Written problem :: Copy every line in which the string "that" occurs.

Data section ::
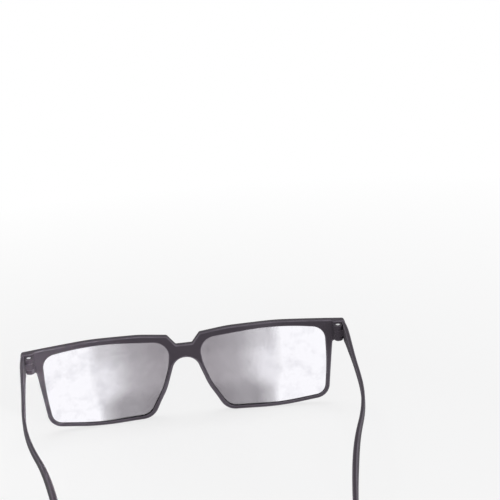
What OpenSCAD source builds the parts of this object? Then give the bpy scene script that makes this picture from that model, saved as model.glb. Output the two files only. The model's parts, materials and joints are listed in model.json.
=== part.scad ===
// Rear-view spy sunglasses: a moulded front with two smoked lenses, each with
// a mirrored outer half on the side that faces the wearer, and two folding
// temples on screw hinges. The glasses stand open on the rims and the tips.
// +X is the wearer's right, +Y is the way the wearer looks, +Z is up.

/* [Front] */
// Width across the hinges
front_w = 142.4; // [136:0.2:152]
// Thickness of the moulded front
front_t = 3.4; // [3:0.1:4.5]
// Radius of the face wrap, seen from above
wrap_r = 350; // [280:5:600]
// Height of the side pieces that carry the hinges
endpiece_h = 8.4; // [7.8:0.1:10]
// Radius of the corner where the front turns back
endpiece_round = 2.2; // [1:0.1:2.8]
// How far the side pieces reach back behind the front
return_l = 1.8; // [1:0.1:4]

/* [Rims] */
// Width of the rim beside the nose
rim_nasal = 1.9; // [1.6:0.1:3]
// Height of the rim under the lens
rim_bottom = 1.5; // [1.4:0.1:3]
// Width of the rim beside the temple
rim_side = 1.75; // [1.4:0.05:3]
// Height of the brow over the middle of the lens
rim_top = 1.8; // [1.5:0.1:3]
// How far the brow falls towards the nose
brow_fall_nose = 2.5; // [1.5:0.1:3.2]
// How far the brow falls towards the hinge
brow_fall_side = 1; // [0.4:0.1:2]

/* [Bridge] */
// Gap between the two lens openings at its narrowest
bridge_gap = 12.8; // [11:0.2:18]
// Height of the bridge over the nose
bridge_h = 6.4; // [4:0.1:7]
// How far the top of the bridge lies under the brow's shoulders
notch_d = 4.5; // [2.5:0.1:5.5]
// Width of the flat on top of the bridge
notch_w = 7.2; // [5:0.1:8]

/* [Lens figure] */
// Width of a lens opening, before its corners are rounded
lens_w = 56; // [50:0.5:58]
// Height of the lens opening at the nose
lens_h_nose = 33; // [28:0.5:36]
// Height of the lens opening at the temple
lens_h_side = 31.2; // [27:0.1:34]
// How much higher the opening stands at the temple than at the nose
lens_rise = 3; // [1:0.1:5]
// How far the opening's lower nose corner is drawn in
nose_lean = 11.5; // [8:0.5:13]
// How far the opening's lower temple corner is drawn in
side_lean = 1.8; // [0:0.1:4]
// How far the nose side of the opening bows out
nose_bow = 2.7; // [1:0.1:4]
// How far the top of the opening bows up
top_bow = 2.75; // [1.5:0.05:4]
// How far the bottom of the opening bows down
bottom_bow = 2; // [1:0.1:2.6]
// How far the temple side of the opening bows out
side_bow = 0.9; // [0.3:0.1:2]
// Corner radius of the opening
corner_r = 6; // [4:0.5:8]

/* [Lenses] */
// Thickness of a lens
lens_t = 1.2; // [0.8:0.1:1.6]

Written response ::
What OpenSCAD source builds the parts of this object? Then give the bpy scene script that makes this picture from that model, saved as model.glb. Output the two files only. The model's parts, materials and joints are listed in model.json.
// a mirrored outer half on the side that faces the wearer, and two folding
// Height of the side pieces that carry the hinges